Canberra is a city of 400,000 people that has everything except the one thing in which Goulburn excels: history.
Few newcomers to the heritage city appreciate this more than Adrian and Serena Beresford-Wylie. They have lived in several Australian capital cities, including Canberra, where they met at university. They plan to retire in Goulburn and enjoy the historic attributes and garden surrounds of the city’s central areas.
The two public servants have enjoyed the national capital’s friendly lifestyle, but believe the people lack tangible heritage.
“They get their fix from going to Braidwood and yet on their doorstep lies one of the great Federation cities and its wonderful streetscape,” says Adrian, referring to Goulburn.
Serena says: “Adrian fell in love with Hurst Street [in Goulburn] when visiting my mother there in the early years of our relationship and marriage.”
Serena’s grandmother, Elsie, and her husband, Reg Bridges, owned 26 Hurst Street, next door to the former Knowlmans home on the corner.

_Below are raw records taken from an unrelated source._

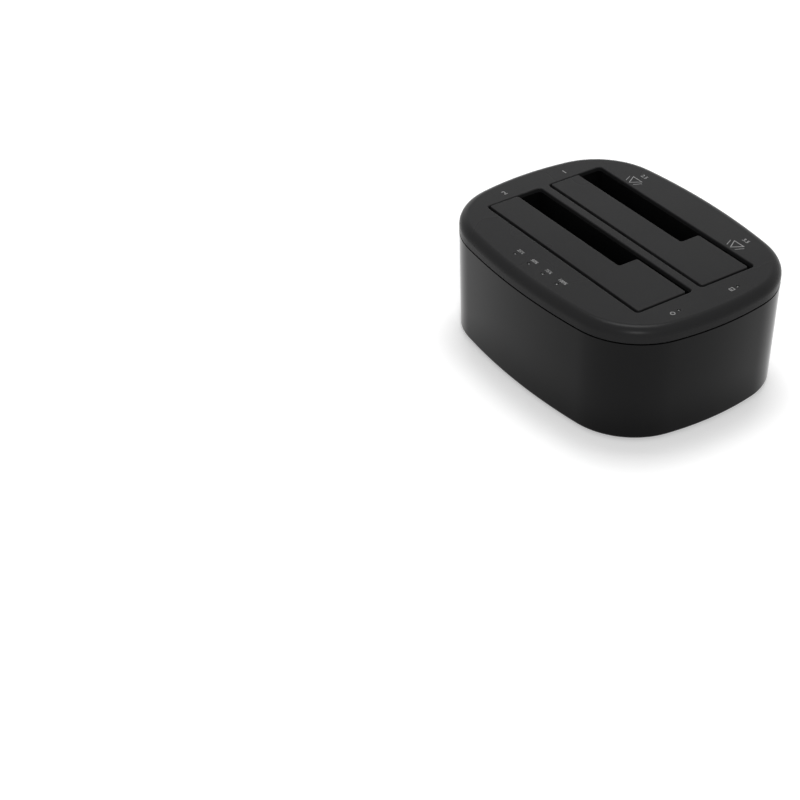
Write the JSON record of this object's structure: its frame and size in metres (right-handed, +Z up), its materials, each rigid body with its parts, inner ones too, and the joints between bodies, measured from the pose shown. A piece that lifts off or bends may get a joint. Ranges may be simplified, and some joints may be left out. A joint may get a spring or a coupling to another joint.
{
  "type": "drive duplicator",
  "caption": "Two-bay desktop drive dock and duplicator: glossy housing, matte lid with sprung L-shaped flaps over keyed wells, progress lights, rear sockets and buttons.",
  "frame": {"origin": "on the resting surface, under the middle of the housing", "axes": "+Z up through the bays, +X to the right end with the status lights, -Y to the front with the progress lights, +Y to the rear with the sockets and buttons"},
  "size_m": [0.141, 0.109, 0.0575],
  "materials": {
    "lid_plastic": "fine matte texture, dark grey",
    "gloss_black": "polished black",
    "black_plastic": "plain moulded black",
    "foot_rubber": "soft matte",
    "steel": "bright drawn",
    "zinc_steel": "zinc plated",
    "gold": "flash plated",
    "green_board": "solder mask",
    "blue_plastic": "moulded",
    "light_pipe": "clear moulded",
    "chip_white": "light chip",
    "chip_black": "moulded package",
    "ribbon_grey": "flat lead",
    "can_metal": "drawn can",
    "ferrite": "fired core"
  },
  "bodies": {
    "housing": {"base_plate": "black_plastic", "side_shell": "gloss_black", "top_cover": "lid_plastic", "well_frame": "black_plastic", "target_hinge_pin": "steel", "source_hinge_pin": "steel", "target_flap_spring": "steel", "source_flap_spring": "steel", "target_drive_socket": "black_plastic", "source_drive_socket": "black_plastic", "target_socket_contacts": "gold", "source_socket_contacts": "gold", "main_board": "green_board", "usb_socket_shell": "steel", "usb_socket_tongues": "blue_plastic", "dc_socket_housing": "black_plastic", "dc_socket_pin": "steel", "power_switch": "black_plastic", "clone_switch": "black_plastic", "progress_light_board": "green_board", "progress_light_chips": "chip_white", "progress_light_pipes": "light_pipe", "status_light_board": "green_board", "status_light_chips": "chip_white", "status_light_pipes": "light_pipe", "progress_light_ribbon": "ribbon_grey", "status_light_ribbon": "ribbon_grey", "ribbon_connectors": "black_plastic", "bridge_chip": "chip_black", "memory_chip": "chip_black", "timing_crystal": "can_metal", "power_coils": "ferrite", "filter_capacitors": "can_metal", "voltage_regulator": "chip_black", "rear_right_foot": "foot_rubber", "rear_left_foot": "foot_rubber", "front_left_foot": "foot_rubber", "front_right_foot": "foot_rubber", "case_screws": "zinc_steel", "board_screws": "zinc_steel", "well_frame_screws": "zinc_steel", "light_board_screws": "zinc_steel"},
    "target_flap": {"target_flap": "lid_plastic"},
    "source_flap": {"source_flap": "lid_plastic"},
    "power_button": {"power_button": "gloss_black"},
    "clone_button": {"clone_button": "gloss_black"}
  },
  "joints": [
    {"name": "target_flap_hinge", "type": "hinge", "parent": "housing", "child": "target_flap", "pos_m": [0, -0.03355, 0.0532], "axis": [-1, 0, 0], "range_deg": [0, 88], "stiffness_Nm_per_rad": 0.004, "springref_deg": -57.3, "deforming": ["target_flap_spring"]},
    {"name": "source_flap_hinge", "type": "hinge", "parent": "housing", "child": "source_flap", "pos_m": [0, 0.00075, 0.0532], "axis": [-1, 0, 0], "range_deg": [0, 88], "stiffness_Nm_per_rad": 0.004, "springref_deg": -57.3, "deforming": ["source_flap_spring"]},
    {"name": "power_button_push", "type": "slide", "parent": "housing", "child": "power_button", "axis": [0, -1, 0], "range_m": [0, 0.0018], "stiffness_N_per_m": 800, "springref_m": -0.0005},
    {"name": "clone_button_push", "type": "slide", "parent": "housing", "child": "clone_button", "axis": [0, -1, 0], "range_m": [0, 0.0009], "stiffness_N_per_m": 1500, "springref_m": -0.0003}
  ]
}
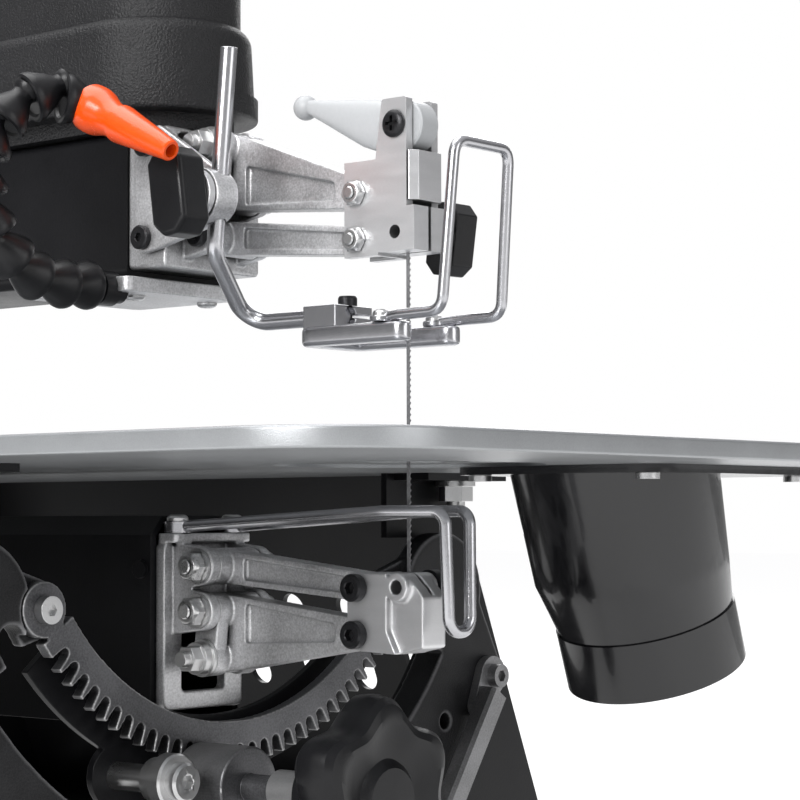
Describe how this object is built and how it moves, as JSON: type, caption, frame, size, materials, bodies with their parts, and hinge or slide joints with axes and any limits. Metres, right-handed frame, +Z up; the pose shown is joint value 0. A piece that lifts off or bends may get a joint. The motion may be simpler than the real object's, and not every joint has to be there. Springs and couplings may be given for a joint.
{
  "type": "scroll saw",
  "caption": "Scroll saw with a fixed table and base and a tilting head: two parallel-link arms drive a vertical blade, with hold-down foot, blower, dust port and tilt sector.",
  "frame": {"origin": "centre of the base's four-bolt pattern, on the underside of the base", "axes": "+X to the operator's right, +Y towards the rear, +Z up"},
  "size_m": [0.4452, 0.79, 0.374],
  "materials": {
    "table_grey": "matt silver-grey, cast",
    "black_paint": "satin black powder coat",
    "cast_grey": "dark grey cast, fine speckle",
    "link_grey": "machined and cast steel",
    "holder_steel": "machined steel",
    "fastener_steel": "zinc plated",
    "chrome": "bright",
    "black_plastic": "pebble texture",
    "port_black": "gloss",
    "nozzle_orange": "gloss",
    "lever_white": "translucent nylon",
    "grip_grey": "soft cap",
    "motor_black": "satin"
  },
  "bodies": {
    "base": {"base_frame": "black_paint", "mains_gland": "black_plastic", "front_trunnion_ring": "cast_grey", "rear_trunnion_ring": "cast_grey", "tilt_sector": "cast_grey", "table": "table_grey", "table_insert": "table_grey", "dust_port": "port_black", "base_fasteners": "fastener_steel"},
    "tilt_lock": {"tilt_lock_lever": "fastener_steel", "tilt_lock_grip": "grip_grey"},
    "head": {"head_carrier": "black_paint", "rear_head_carrier": "black_paint", "lower_arm_housing": "black_paint", "lower_bracket": "cast_grey", "lower_guard_wire": "chrome", "rear_column": "black_paint", "motor": "motor_black", "motor_fan_cover": "black_plastic", "head_fasteners": "fastener_steel"},
    "tilt_adjuster": {"tilt_knob": "black_plastic", "tilt_pinion": "holder_steel"},
    "lower_crank": {"lower_bellcrank": "link_grey", "lower_rod_bolt": "fastener_steel"},
    "lower_front_link": {"lower_link": "link_grey"},
    "lower_blade_holder": {"lower_holder": "holder_steel", "lower_holder_pins": "fastener_steel", "blade": "holder_steel"},
    "lower_rod": {"lower_push_rod": "link_grey"},
    "rocker": {"rear_rocker": "link_grey"},
    "drive_rod": {"con_rod": "link_grey"},
    "crank": {"motor_crank": "holder_steel"},
    "arm": {"upper_arm": "black_paint", "upper_arm_cover": "black_paint", "control_housing": "black_plastic", "upper_bracket": "cast_grey", "arm_fasteners": "fastener_steel", "hold_down_bracket": "black_paint", "blower_plate": "black_paint", "blower_hose": "black_plastic"},
    "upper_crank": {"upper_bellcrank": "link_grey", "upper_rod_bolt": "fastener_steel"},
    "upper_front_link": {"upper_link": "link_grey"},
    "upper_blade_holder": {"upper_holder": "holder_steel", "upper_holder_pins": "fastener_steel"},
    "upper_rod": {"upper_push_rod": "link_grey"},
    "cam": {"cam_lever": "lever_white"},
    "tension_slide": {"tension_block": "holder_steel"},
    "blade_clamp": {"upper_clamp_knob": "black_plastic"},
    "hold_down_clamp": {"hold_down_washer": "chrome", "hold_down_grip": "black_plastic"},
    "hold_down": {"hold_down_rod": "chrome"},
    "foot": {"presser_foot": "chrome", "foot_screws": "fastener_steel", "foot_guard_wire": "chrome"},
    "tension": {"tension_lever": "black_plastic"},
    "dial": {"speed_dial": "black_plastic"},
    "switch": {"power_switch": "black_plastic"},
    "nozzle": {"blower_nozzle": "nozzle_orange"}
  },
  "joints": [
    {"name": "head_tilt", "type": "hinge", "parent": "base", "child": "head", "pos_m": [0, -0.207, 0.175], "axis": [0, 1, 0], "range_deg": [-30, 35]},
    {"name": "tilt_adjuster_turn", "type": "hinge", "parent": "head", "child": "tilt_adjuster", "pos_m": [-0.02, -0.24, 0.0505], "axis": [0, 1, 0], "range_deg": [-354, 413]},
    {"name": "tilt_lock_turn", "type": "hinge", "parent": "base", "child": "tilt_lock", "pos_m": [0.156, -0.214, 0.081], "axis": [0, 1, 0], "range_deg": [0, 25]},
    {"name": "stroke", "type": "hinge", "parent": "head", "child": "lower_crank", "pos_m": [0, -0.2103, 0.1142], "axis": [-1, 0, 0], "range_deg": [-1.98, 13.06]},
    {"name": "lower_link_swing", "type": "hinge", "parent": "head", "child": "lower_front_link", "pos_m": [0, -0.2103, 0.1311], "axis": [-1, 0, 0], "range_deg": [-1.98, 13.06]},
    {"name": "lower_holder_pivot", "type": "hinge", "parent": "lower_crank", "child": "lower_blade_holder", "pos_m": [0, -0.2825, 0.1072], "axis": [-1, 0, 0], "range_deg": [-13.06, 1.98]},
    {"name": "lower_rod_pivot", "type": "hinge", "parent": "lower_crank", "child": "lower_rod", "pos_m": [0, -0.20856, 0.09628], "axis": [-1, 0, 0], "range_deg": [-13.06, 1.98]},
    {"name": "rocker_swing", "type": "hinge", "parent": "head", "child": "rocker", "pos_m": [0, 0.273, 0.1943], "axis": [-1, 0, 0], "range_deg": [-0.37, 2.41]},
    {"name": "drive_rod_pivot", "type": "hinge", "parent": "rocker", "child": "drive_rod", "pos_m": [0, 0.27474, 0.09628], "axis": [-1, 0, 0], "range_deg": [-2.41, 0.37]},
    {"name": "crank_turn", "type": "hinge", "parent": "head", "child": "crank", "pos_m": [0.02, 0.319, 0.115], "axis": [1, 0, 0], "continuous": true},
    {"name": "arm_lift", "type": "hinge", "parent": "head", "child": "arm", "pos_m": [0, 0.27126, 0.29232], "axis": [-1, 0, 0], "range_deg": [0, 5.5]},
    {"name": "upper_crank_swing", "type": "hinge", "parent": "arm", "child": "upper_crank", "pos_m": [0, -0.2103, 0.2744], "axis": [-1, 0, 0], "range_deg": [-1.98, 13.06]},
    {"name": "upper_link_swing", "type": "hinge", "parent": "arm", "child": "upper_front_link", "pos_m": [0, -0.2103, 0.2574], "axis": [-1, 0, 0], "range_deg": [-1.98, 13.06]},
    {"name": "upper_holder_pivot", "type": "hinge", "parent": "upper_crank", "child": "upper_blade_holder", "pos_m": [0, -0.2825, 0.2674], "axis": [-1, 0, 0], "range_deg": [-13.06, 1.98]},
    {"name": "upper_rod_pivot", "type": "hinge", "parent": "upper_crank", "child": "upper_rod", "pos_m": [0, -0.21204, 0.29232], "axis": [-1, 0, 0], "range_deg": [-13.06, 1.98]},
    {"name": "cam_turn", "type": "hinge", "parent": "upper_blade_holder", "child": "cam", "pos_m": [0, -0.301, 0.291], "axis": [1, 0, 0], "range_deg": [0, 80]},
    {"name": "tension_travel", "type": "slide", "parent": "upper_blade_holder", "child": "tension_slide", "axis": [0, 0, 1], "range_m": [-0.0015, 0]},
    {"name": "blade_clamp_turn", "type": "hinge", "parent": "upper_blade_holder", "child": "blade_clamp", "pos_m": [0.018, -0.301, 0.252], "axis": [1, 0, 0], "range_deg": [0, 180]},
    {"name": "hold_down_clamp_turn", "type": "hinge", "parent": "arm", "child": "hold_down_clamp", "pos_m": [-0.045, -0.2335, 0.268], "axis": [1, 0, 0], "range_deg": [-180, 0]},
    {"name": "hold_down_height", "type": "slide", "parent": "arm", "child": "hold_down", "axis": [0, -0.0958, 0.9954], "range_m": [-0.0325, 0.006]},
    {"name": "foot_tilt", "type": "hinge", "parent": "hold_down", "child": "foot", "pos_m": [-0.004, -0.265, 0.2235], "axis": [0, -1, 0], "range_deg": [-30, 35]},
    {"name": "tension_turn", "type": "hinge", "parent": "arm", "child": "tension", "pos_m": [-0.003, -0.175, 0.362], "axis": [0, 0, 1], "range_deg": [-60, 60]},
    {"name": "speed_turn", "type": "hinge", "parent": "arm", "child": "dial", "pos_m": [0.012, -0.115, 0.362], "axis": [0, 0, 1], "range_deg": [-150, 150]},
    {"name": "switch_rock", "type": "hinge", "parent": "arm", "child": "switch", "pos_m": [-0.018, -0.112, 0.356], "axis": [1, 0, 0], "range_deg": [0, 10]},
    {"name": "nozzle_swivel", "type": "hinge", "parent": "arm", "child": "nozzle", "pos_m": [-0.066, -0.202, 0.303], "axis": [0, 0, 1], "range_deg": [-20, 4]}
  ],
  "couplings": [
    {"joint": "tilt_adjuster_turn", "follows": "head_tilt", "ratio": 11.778},
    {"joint": "lower_link_swing", "follows": "stroke", "ratio": 1},
    {"joint": "lower_holder_pivot", "follows": "stroke", "ratio": -1},
    {"joint": "lower_rod_pivot", "follows": "stroke", "ratio": -1},
    {"joint": "rocker_swing", "follows": "stroke", "ratio": 0.18364},
    {"joint": "drive_rod_pivot", "follows": "stroke", "ratio": -0.18364},
    {"joint": "upper_crank_swing", "follows": "stroke", "ratio": 1},
    {"joint": "upper_link_swing", "follows": "stroke", "ratio": 1},
    {"joint": "upper_holder_pivot", "follows": "stroke", "ratio": -1},
    {"joint": "upper_rod_pivot", "follows": "stroke", "ratio": -1}
  ]
}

Serena’s mother, Helen, was born there, was later a prefect at Goulburn High School and started her teaching career at Bourke Street Primary School, and finished it at The Crescent School.
Serena spent several years in Goulburn growing up. As retirement loomed, the couple wandered back to the heritage city looking at houses, and settled on 12 Hurst Street in early 2012. Dallas Ford and his family were selling the home. Their daughter was a childhood friend of Serena’s who had been to the home and liked it.
Steeped in history and including three homes by acclaimed architect EC Manfred, Hurst Street’s dwellings are surrounded by sprawling gardens. Residents living among the leafy tranquility were appalled when a development application proposed demolishing ‘Banksia’ at 22 Hurst Street and building a stark, two-storey Georgian home above substantial underground car parking.
A formidable campaign to oppose the project flared almost immediately it became known. Serena’s career in the Attorney-General’s Department and Adrian’s 15 years as chief executive of the Australian Local Government Association probably helped in preparing an objection to the development application, and added to the dismay Goulburn residents felt about such an inappropriate intrusion.
They wanted to protect Hurst Street’s alluring heritage. In March 2021, Goulburn Mulwaree Council unanimously rejected the application.
Adrian and Serena spent much time and money restoring and repairing their 1890 two-storey home, designed by Manfred in the Federation Arts and Craft style. It was built for Frederick Jordon Curtis, the first manager of the London Chartered Bank of Australia which opened in Goulburn in 1888.
The house was later occupied by the widow of WJ Nicholson who established the first Empire Theatre in Goulburn in 1911. A 1912 extension added a new kitchen, dining room and maid’s quarters and a large sunroom was added in the mid-1980s
Built on clay, the home had lots of cracking and external timber was rotting when the Beresford-Wylies arrived.
“When we purchased our house, it was in relatively poor condition having reached more than 120 years of age without any significant maintenance or restoration works,” the couple said in their council submission.
They spent about $80,000 replacing the slate roof. The foundations were stabilised using an injection system, bricks were repointed and crack-stitching was needed to overcome substantial cracks. Plaster was stripped from the walls to the bare bricks, enabling specialists to do bolting and install reinforced wire mesh between the bricks before the walls were replastered and painted.
“Each of the rooms; all of the house had to be done,” says Adrian. “Then it was a matter of restoring the cornices which had cracked and broken, and generally revitalising the house.”
The garden is their next project in the city that has captured their admiration.
“If you look around central Goulburn, it is a remarkable city for streetscapes,” says Adrian. “If you walk around Hurst Street, it’s lovely.
“Equally there are stretches of Bradley Street, Beppo Street, Cowper Street and Faithfull Street which are a delight to walk along. But it is unfortunate a sweep of houses can be interrupted by an earlier decision to knock down some houses for a block of flats or whatever else it may be.
“Somehow I can’t help but think Goulburn’s future is related to its past – the ability to attract Canberra people in large numbers to come and enjoy what Goulburn has to offer.”